The Beautiful Mystery
“. . . a complex, atmospheric story. . . . artful and competent writing.”
If you like to get down to the soul level in your reading, open up a Louise Penny mystery.
In her previous Chief Inspector Gamache novels, she has focused on the heart and soul of each book’s matter; but here in the eighth novel of the series, she slices to and through the hearts, souls, minds, and bone marrow of her characters in a complex, atmospheric story.
Gamache always looks under the rocks of people’s personas to find what truly motivates them. He investigates cases by seeking the deepest hurts, the long-term buildup of slights and disillusionment that corrode people from within, which ultimately lead him to the murderer. At the same time, he looks within himself and suffers from his own failings, while those who work for him idolize him because of his compassion, while others—often his superiors—despise him because through his actions he shows them what they are.
So there’s always a dual plot in Ms. Penny’s books, where Gamache goes through inner turmoil or transformation while he deeply investigates others’ lives to find the flashpoint within them.
In The Beautiful Mystery, he digs through not only the reclusive world of two dozen reclusive men—a monastic order thought to be lost centuries ago, but which popped up in the middle of the Quebec wilderness—but also the stormy interior of his second in command, Inspector Jean-Guy Beauvoir.

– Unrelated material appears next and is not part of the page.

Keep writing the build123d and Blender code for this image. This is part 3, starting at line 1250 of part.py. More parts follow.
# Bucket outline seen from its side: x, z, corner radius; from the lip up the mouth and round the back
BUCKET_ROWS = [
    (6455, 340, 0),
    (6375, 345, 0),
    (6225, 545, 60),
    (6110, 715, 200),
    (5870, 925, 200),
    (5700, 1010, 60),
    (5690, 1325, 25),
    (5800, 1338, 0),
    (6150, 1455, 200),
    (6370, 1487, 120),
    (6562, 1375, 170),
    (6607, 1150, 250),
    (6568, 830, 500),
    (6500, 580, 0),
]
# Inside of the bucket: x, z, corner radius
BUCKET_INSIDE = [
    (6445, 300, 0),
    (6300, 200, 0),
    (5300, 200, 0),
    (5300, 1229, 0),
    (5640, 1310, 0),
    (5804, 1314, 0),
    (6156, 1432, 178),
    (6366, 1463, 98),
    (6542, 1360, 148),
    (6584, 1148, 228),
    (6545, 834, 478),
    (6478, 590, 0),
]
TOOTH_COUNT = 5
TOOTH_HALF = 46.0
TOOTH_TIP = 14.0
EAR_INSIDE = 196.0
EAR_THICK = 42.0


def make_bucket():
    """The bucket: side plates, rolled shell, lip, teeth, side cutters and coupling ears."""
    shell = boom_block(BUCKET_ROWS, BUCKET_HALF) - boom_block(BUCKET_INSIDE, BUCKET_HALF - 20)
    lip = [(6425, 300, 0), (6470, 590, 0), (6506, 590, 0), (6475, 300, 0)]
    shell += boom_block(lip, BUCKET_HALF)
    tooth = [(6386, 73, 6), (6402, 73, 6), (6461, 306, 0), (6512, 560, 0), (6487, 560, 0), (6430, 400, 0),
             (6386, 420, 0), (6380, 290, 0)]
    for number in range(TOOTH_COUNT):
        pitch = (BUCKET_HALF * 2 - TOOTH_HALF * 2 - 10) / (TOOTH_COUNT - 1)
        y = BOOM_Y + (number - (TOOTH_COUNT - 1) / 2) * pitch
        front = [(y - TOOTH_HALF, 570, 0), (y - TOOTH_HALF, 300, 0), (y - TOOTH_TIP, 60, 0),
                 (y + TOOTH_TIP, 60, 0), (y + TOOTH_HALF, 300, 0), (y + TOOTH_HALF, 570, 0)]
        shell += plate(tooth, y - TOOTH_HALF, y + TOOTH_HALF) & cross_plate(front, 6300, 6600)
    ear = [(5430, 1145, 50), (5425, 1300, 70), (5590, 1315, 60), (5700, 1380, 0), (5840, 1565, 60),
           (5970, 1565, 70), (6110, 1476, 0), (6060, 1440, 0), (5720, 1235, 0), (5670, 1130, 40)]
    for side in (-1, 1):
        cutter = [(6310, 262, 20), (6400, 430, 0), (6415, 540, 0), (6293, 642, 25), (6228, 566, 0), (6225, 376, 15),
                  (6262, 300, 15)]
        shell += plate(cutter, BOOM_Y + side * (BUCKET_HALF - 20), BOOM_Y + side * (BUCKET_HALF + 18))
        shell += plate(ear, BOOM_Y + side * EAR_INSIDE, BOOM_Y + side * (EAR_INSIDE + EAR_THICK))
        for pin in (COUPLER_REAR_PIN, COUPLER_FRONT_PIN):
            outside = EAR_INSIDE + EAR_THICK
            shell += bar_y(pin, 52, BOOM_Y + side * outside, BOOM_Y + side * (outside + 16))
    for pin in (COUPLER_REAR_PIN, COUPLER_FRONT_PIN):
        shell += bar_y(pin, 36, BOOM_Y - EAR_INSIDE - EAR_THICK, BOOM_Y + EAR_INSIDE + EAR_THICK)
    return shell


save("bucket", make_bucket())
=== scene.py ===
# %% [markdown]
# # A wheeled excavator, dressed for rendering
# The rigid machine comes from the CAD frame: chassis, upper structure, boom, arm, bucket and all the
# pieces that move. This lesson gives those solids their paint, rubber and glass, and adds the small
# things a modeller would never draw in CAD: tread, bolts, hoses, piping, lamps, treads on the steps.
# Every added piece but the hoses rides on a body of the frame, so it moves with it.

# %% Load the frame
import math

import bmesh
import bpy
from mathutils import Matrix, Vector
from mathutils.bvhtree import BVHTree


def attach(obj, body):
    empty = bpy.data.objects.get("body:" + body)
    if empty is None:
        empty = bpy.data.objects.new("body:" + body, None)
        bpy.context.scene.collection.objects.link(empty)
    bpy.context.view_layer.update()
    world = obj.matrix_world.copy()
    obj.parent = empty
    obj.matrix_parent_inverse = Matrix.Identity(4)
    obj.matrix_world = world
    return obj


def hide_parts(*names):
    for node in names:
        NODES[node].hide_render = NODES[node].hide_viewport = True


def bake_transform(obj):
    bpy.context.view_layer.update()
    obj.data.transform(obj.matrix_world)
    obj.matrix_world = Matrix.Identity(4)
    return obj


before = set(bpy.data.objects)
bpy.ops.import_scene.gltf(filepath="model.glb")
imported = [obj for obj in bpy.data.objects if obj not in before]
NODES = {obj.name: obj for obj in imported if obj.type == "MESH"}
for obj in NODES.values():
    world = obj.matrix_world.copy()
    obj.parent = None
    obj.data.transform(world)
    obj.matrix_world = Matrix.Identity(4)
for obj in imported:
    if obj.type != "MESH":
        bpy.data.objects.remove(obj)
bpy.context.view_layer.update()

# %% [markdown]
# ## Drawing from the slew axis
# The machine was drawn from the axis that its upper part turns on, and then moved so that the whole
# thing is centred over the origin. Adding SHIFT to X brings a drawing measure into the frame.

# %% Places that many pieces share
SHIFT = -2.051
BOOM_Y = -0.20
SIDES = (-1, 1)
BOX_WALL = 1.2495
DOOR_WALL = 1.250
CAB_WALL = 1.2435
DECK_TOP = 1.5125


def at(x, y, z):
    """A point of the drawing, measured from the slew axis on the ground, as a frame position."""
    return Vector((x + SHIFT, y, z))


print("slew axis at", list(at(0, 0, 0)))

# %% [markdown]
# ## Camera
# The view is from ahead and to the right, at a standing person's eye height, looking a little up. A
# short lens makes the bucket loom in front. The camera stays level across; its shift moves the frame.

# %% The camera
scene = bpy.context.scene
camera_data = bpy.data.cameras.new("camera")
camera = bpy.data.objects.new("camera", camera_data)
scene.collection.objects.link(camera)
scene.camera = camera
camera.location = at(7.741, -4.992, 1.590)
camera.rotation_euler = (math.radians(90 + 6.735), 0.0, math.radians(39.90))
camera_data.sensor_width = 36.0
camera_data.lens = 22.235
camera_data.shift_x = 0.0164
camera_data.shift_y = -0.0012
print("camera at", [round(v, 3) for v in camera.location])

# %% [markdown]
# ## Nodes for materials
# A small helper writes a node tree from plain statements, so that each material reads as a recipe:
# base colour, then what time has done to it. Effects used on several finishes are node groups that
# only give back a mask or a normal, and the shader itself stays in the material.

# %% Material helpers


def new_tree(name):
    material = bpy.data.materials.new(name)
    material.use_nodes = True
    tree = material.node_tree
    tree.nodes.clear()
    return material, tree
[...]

This passionately loyal lieutenant has traveled a tumultuous road with his chief, including a near-fatal experience in a raid that went wrong. Both men still bear the scars from it; which, in Gamache, are healing, whereas in Beauvoir they are not.
As they unravel the current case, both men unravel in their own way. In the process, they learn what would motivate a man of God to deliberately harm another of his kind. This occurs in the abbey of Saint-Gilbert-Entre-les-Loups, meaning St. Gilbert “between the wolves.”
The theme of two wolves intertwined runs through the book on several levels, as all major and several minor characters are caught in existential conflict between good and evil. As well, the abbey harbors a wolf in sheep’s clothing that Gamache and Beauvoir must unveil.
The beautiful mystery of the book’s title pertains to the abbey’s raison d’etre—music—specifically, Gregorian chants. These are the oldest and most spiritual form of Christian music, and for the monks in the story they are a means of worship and ecstasy and peace (though for some, the chants create an addictive need like a drug).
More concretely, a document that records the beginning of musical notation is hidden in the monastery, and the implications of that precious manuscript fuel the crime.
Crime investigation is the weakest element of the book, overshadowed as it is by the characters’ inner turmoil. Ms. Penny sets up a locked-room-type puzzle, in which a monk is murdered in a walled garden with only one entrance and a limited pool of suspects with access thereto, all of whom are alibied.
But then she has her experienced, keenly observant investigators miss an obvious murder weapon, and distracts them with the arrival of Gamache’s nemesis, his boss, for reasons that seem implausible and overstrain several scenes.
The story also depends on questionable technology, i.e., BlackBerry texting that works in the deep wilderness where cell phones, wireless Internet, and satellite equipment do not. This anomaly is inadequately explained, which is unsatisfying from an author who normally presents her settings in convincing detail.
She remains on track, however, with character development—or character collapse, as the case may be. Ms. Penny is expert at conveying mood and personality through thought and dialogue, gesture, and small but telling details. Thus she excels at presenting the nuances of nonverbal communication as used by the monks.
For the sake of the investigation, the order’s rule of silence is lifted; nevertheless, Gamache must interpret strategic silences and flickering expressions and myriad subtle signals—as well as the music itself—to follow as clues.
The reader is kept abreast through lots of head hopping, but Ms. Penny is so skilled at this that it weaves character, milieu, and plot into a cohesive, hypnotic whole.
Underneath the murder mystery is an exploration of why some people survive pain and others do not, and what they’ll do to protect themselves. Pairs of characters, including Gamache and Beauvoir, are foils for each other, and the isolation they find themselves in shows starkly and inarguably how story is driven by character, and how character develops from within.
Although the crime is resolved at the end, Gamache’s relationships are not, and any reader who cares about the series characters will hunger for the next volume to learn how things work out. Multiple threads are left dangling between the principals, with potentially drastic outcomes. Conversely, the book’s tone is depressing, and the disaster-promising danglers might move some readers to quit the series here.
New readers may find The Beautiful Mystery a good volume to enter the series because of its unique setting and independence from characters recurring in the other titles. If not, the book stands alone as a somber study of internal crisis among serious, intelligent men in unusual circumstances—as well as an example of artful and competent writing.